▶ Goal:
Locate the line that contains "in imported if". Print it and each following line through the end of the listing, verbatim, and nothing more.

══ Information shown

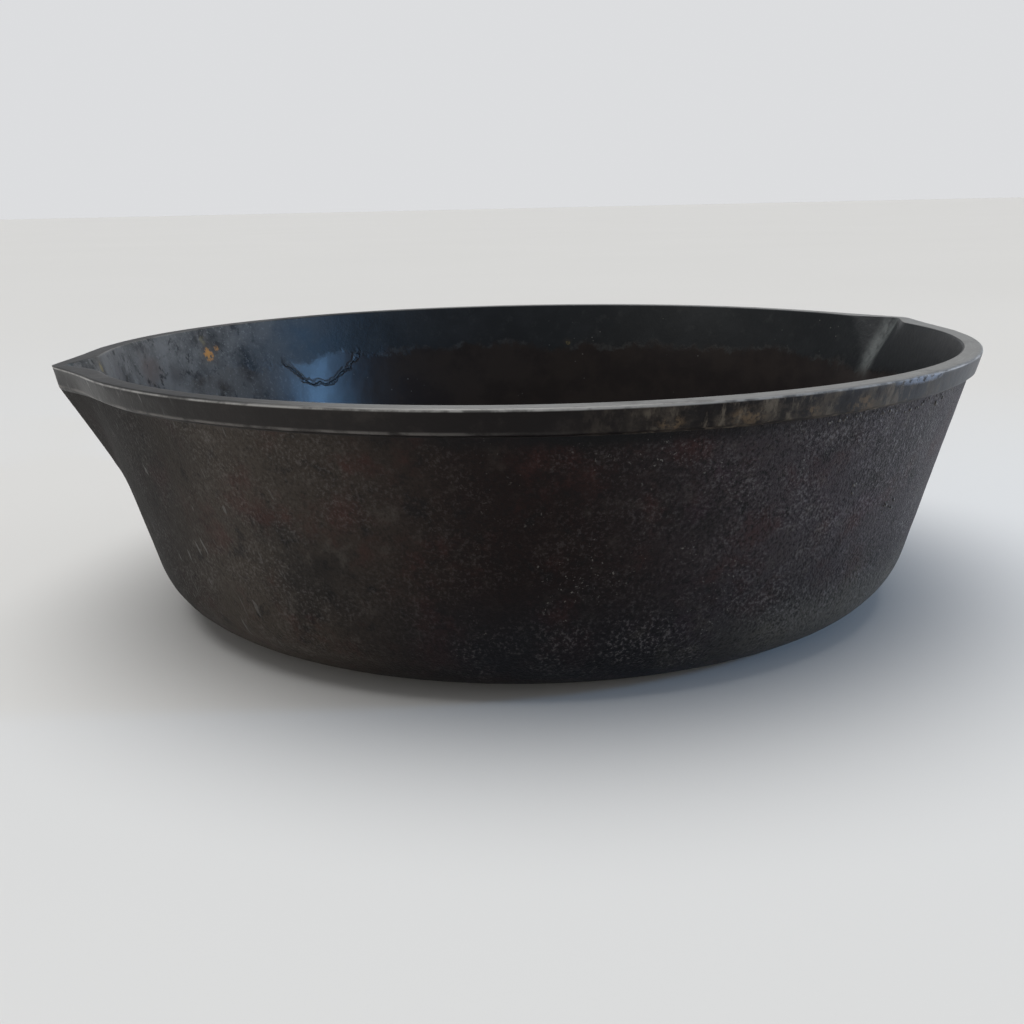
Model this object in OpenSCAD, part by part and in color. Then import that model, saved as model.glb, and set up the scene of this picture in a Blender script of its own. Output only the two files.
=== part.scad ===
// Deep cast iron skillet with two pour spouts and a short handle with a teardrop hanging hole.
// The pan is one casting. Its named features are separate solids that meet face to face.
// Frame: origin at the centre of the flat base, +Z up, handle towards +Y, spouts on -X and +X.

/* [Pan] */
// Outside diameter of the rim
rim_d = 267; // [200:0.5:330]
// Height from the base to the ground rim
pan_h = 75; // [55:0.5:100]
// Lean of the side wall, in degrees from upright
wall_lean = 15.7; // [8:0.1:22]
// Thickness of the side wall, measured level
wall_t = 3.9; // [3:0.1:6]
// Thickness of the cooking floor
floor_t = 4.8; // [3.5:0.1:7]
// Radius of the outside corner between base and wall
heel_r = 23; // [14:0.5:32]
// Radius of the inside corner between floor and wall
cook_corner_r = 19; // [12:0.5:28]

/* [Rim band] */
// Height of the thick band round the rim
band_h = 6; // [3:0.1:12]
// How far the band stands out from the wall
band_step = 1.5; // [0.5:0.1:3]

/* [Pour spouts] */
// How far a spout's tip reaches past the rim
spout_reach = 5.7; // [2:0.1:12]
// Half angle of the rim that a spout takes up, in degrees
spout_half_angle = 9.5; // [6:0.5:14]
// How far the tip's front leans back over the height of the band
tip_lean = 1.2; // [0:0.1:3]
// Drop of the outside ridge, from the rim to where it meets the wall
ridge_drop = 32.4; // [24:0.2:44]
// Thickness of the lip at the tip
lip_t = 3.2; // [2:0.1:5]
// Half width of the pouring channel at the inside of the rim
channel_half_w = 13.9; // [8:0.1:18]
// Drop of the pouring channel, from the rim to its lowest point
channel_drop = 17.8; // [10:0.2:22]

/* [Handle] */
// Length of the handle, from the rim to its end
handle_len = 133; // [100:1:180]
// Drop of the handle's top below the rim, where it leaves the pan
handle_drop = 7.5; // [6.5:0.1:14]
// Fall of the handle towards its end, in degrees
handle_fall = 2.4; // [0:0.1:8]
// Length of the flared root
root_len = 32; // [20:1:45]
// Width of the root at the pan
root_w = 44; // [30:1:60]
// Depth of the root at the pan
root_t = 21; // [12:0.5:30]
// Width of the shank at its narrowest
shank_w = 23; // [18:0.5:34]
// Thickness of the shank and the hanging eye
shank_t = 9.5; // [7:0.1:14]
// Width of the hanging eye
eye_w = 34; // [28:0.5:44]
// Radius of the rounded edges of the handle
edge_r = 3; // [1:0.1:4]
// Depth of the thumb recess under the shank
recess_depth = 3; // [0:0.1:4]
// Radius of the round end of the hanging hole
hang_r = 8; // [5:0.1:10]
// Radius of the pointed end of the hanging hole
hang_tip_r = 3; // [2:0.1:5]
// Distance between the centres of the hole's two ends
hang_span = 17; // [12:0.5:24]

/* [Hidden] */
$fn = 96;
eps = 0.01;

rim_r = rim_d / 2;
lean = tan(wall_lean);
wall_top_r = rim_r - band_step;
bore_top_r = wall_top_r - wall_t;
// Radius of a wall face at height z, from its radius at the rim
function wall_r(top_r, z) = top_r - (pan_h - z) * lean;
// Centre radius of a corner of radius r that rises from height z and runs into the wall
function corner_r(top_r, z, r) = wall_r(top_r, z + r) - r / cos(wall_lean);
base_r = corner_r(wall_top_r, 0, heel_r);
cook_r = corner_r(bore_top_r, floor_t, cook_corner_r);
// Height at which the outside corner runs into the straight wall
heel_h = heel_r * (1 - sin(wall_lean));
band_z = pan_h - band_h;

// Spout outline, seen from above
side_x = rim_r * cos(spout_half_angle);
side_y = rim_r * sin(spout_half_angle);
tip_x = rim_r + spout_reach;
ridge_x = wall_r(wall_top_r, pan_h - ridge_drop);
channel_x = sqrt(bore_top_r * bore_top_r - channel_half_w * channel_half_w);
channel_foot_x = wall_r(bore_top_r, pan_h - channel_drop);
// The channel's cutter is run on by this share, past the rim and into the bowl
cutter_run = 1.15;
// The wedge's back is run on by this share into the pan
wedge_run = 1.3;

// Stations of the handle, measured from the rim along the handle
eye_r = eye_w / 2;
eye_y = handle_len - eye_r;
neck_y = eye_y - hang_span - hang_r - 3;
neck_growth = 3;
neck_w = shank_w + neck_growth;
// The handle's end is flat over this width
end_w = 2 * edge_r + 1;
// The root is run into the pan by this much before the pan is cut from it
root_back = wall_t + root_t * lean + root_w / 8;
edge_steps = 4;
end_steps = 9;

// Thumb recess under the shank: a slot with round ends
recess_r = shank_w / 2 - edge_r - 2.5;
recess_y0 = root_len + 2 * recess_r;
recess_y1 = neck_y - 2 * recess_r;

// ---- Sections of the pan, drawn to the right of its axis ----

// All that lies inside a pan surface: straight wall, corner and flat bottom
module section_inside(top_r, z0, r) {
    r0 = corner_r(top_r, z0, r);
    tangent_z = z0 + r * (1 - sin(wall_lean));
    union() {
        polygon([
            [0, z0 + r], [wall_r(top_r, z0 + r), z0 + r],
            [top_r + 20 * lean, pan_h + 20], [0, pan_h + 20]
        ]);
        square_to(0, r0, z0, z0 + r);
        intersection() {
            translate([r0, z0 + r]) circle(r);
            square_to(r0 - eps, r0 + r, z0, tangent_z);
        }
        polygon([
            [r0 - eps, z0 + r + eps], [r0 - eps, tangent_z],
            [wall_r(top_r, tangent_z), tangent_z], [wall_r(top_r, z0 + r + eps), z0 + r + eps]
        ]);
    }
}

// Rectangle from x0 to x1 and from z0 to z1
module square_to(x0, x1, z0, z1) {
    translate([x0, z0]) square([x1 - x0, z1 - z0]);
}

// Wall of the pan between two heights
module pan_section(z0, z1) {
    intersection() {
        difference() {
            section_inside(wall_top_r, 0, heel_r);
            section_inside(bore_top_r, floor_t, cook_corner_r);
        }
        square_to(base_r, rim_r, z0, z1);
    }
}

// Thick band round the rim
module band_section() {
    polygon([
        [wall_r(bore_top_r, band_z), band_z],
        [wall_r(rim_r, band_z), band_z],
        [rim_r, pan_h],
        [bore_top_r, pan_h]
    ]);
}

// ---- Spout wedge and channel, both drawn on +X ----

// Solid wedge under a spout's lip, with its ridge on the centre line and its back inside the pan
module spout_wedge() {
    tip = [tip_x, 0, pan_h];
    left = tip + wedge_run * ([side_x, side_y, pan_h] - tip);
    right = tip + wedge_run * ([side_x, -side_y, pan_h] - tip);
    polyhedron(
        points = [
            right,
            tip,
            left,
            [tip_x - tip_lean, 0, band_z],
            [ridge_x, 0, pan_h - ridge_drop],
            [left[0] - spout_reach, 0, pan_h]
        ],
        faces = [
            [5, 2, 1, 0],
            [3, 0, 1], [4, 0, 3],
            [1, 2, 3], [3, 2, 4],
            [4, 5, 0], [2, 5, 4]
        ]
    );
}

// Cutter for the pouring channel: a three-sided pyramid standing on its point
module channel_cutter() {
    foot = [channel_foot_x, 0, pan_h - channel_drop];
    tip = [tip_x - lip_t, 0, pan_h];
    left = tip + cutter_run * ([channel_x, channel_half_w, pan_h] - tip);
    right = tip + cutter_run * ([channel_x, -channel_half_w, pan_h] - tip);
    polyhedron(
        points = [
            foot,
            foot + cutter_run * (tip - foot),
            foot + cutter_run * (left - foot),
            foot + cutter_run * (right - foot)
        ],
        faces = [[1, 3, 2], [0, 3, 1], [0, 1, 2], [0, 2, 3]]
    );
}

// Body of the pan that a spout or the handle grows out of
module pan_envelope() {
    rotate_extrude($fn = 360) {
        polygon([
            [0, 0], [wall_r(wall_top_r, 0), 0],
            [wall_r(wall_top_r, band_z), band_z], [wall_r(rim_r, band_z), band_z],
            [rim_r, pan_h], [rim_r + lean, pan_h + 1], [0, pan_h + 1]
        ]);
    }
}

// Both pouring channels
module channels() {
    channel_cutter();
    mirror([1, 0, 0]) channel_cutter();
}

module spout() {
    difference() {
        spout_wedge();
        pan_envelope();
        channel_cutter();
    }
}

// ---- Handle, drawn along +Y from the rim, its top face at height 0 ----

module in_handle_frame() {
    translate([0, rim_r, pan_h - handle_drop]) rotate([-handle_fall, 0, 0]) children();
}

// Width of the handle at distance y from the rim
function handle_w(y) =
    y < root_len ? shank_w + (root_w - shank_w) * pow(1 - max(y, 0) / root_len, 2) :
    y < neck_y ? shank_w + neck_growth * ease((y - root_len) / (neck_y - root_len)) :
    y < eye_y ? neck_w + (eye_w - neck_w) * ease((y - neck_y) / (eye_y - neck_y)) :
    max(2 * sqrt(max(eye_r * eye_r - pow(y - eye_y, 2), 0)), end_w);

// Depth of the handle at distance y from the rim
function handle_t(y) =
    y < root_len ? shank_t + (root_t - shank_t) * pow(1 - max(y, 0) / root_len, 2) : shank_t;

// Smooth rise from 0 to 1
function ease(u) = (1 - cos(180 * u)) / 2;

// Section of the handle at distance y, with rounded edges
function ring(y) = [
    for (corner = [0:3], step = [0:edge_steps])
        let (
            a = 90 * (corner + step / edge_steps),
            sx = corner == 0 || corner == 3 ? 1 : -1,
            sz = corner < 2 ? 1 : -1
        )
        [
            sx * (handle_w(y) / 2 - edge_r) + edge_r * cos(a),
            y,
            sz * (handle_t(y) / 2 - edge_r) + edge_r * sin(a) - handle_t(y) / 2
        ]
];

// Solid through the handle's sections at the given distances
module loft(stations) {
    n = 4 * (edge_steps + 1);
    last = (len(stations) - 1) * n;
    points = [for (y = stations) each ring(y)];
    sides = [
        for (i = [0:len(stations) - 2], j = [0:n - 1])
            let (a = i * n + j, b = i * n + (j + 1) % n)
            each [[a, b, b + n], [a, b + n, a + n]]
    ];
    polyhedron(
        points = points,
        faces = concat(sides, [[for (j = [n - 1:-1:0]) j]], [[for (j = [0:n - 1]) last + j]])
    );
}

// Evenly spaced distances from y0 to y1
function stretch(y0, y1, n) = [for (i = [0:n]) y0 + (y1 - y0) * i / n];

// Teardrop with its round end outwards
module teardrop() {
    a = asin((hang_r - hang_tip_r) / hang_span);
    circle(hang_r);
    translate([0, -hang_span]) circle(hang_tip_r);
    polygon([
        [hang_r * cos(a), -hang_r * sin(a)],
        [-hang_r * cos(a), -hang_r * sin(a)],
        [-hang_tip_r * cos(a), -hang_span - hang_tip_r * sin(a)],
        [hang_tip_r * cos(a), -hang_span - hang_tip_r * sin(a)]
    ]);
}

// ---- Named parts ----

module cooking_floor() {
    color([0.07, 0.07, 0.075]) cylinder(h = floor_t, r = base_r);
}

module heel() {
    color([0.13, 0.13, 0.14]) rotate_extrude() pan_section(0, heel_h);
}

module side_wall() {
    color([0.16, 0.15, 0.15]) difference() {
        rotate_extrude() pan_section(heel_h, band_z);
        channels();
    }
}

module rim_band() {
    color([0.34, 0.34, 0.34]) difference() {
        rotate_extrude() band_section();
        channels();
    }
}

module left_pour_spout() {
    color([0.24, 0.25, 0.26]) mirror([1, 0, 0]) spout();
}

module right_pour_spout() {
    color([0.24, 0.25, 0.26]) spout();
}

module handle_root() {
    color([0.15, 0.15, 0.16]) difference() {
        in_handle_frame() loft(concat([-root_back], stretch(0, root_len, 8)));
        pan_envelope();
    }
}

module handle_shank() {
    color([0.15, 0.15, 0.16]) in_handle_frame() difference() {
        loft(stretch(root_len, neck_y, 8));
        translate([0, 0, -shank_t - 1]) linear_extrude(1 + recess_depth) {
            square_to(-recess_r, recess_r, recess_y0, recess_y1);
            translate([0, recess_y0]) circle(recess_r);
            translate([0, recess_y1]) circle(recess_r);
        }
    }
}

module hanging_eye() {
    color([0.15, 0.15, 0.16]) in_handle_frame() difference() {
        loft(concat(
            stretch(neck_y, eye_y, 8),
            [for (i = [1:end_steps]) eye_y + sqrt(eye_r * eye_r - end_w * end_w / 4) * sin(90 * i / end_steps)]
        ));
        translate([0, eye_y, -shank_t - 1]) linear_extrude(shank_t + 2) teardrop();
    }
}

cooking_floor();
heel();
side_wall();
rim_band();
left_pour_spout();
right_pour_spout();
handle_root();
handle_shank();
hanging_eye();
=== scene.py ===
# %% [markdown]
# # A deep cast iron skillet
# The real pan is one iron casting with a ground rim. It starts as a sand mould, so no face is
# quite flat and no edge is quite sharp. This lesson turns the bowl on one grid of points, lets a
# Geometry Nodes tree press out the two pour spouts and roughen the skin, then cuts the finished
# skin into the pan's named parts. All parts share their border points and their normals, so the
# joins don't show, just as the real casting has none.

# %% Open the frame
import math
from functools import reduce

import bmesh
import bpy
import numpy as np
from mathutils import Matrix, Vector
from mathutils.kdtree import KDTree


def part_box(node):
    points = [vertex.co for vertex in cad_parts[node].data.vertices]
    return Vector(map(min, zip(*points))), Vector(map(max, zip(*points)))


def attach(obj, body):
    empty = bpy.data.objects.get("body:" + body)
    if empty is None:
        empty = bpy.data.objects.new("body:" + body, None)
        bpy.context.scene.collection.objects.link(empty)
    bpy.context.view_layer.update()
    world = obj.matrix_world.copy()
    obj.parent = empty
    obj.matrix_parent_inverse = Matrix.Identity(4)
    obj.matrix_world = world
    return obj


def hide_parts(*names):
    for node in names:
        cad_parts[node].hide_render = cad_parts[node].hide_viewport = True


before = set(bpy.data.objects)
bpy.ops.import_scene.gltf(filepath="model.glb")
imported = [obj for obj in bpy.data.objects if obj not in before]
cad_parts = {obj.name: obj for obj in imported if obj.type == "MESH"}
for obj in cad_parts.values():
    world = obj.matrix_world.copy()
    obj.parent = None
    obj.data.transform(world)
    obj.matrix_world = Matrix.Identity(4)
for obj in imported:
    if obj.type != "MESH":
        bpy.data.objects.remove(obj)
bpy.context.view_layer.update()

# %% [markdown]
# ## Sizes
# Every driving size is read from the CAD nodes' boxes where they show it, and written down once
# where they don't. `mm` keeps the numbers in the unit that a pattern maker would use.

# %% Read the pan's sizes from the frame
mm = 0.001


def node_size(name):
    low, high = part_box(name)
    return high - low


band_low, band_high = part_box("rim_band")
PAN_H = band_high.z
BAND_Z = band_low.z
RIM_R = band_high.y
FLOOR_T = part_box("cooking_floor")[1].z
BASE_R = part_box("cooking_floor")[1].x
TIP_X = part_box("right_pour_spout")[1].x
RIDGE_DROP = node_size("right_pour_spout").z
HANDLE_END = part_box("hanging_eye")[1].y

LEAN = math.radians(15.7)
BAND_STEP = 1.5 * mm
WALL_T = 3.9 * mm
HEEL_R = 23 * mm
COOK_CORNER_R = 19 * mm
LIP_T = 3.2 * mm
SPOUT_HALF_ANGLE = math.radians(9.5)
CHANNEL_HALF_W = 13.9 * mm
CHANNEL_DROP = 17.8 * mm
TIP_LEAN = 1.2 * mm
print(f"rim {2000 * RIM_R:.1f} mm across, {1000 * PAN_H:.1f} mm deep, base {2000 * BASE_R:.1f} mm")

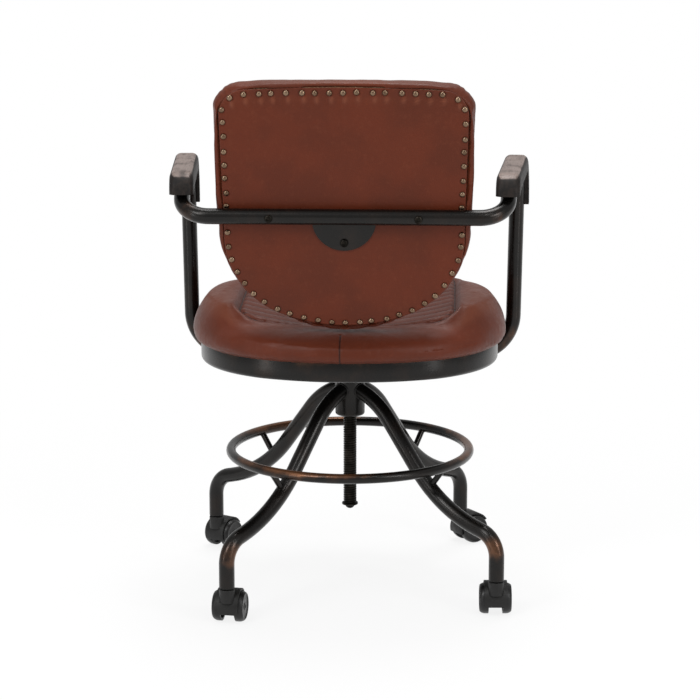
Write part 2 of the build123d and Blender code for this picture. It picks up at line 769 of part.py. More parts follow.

════

▶ The result:
cad_parts = {obj.name: obj for obj in imported if obj.type == "MESH"}
for obj in cad_parts.values():
    world = obj.matrix_world.copy()
    obj.parent = None
    obj.data.transform(world)
    obj.matrix_world = Matrix.Identity(4)
for obj in imported:
    if obj.type != "MESH":
        bpy.data.objects.remove(obj)
bpy.context.view_layer.update()

# %% [markdown]
# ## Sizes
# Every driving size is read from the CAD nodes' boxes where they show it, and written down once
# where they don't. `mm` keeps the numbers in the unit that a pattern maker would use.

# %% Read the pan's sizes from the frame
mm = 0.001


def node_size(name):
    low, high = part_box(name)
    return high - low


band_low, band_high = part_box("rim_band")
PAN_H = band_high.z
BAND_Z = band_low.z
RIM_R = band_high.y
FLOOR_T = part_box("cooking_floor")[1].z
BASE_R = part_box("cooking_floor")[1].x
TIP_X = part_box("right_pour_spout")[1].x
RIDGE_DROP = node_size("right_pour_spout").z
HANDLE_END = part_box("hanging_eye")[1].y

LEAN = math.radians(15.7)
BAND_STEP = 1.5 * mm
WALL_T = 3.9 * mm
HEEL_R = 23 * mm
COOK_CORNER_R = 19 * mm
LIP_T = 3.2 * mm
SPOUT_HALF_ANGLE = math.radians(9.5)
CHANNEL_HALF_W = 13.9 * mm
CHANNEL_DROP = 17.8 * mm
TIP_LEAN = 1.2 * mm
print(f"rim {2000 * RIM_R:.1f} mm across, {1000 * PAN_H:.1f} mm deep, base {2000 * BASE_R:.1f} mm")

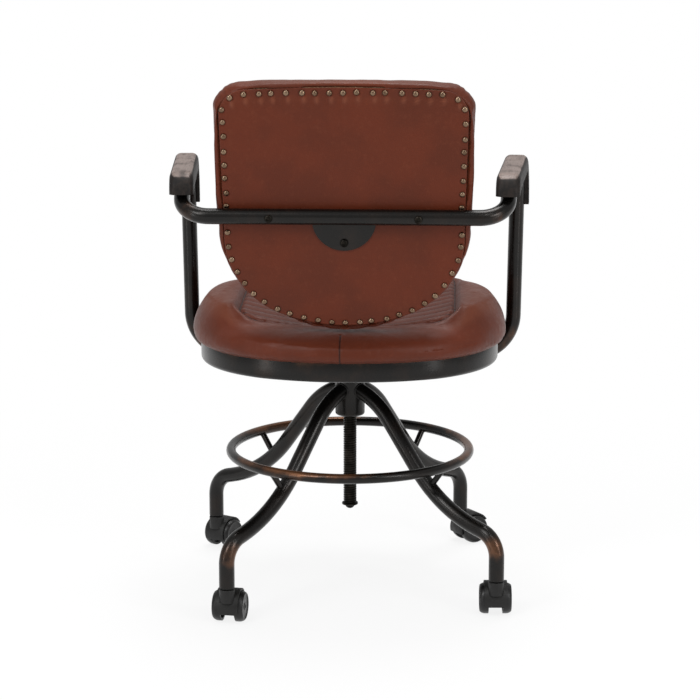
Write part 2 of the build123d and Blender code for this picture. It picks up at line 769 of part.py. More parts follow.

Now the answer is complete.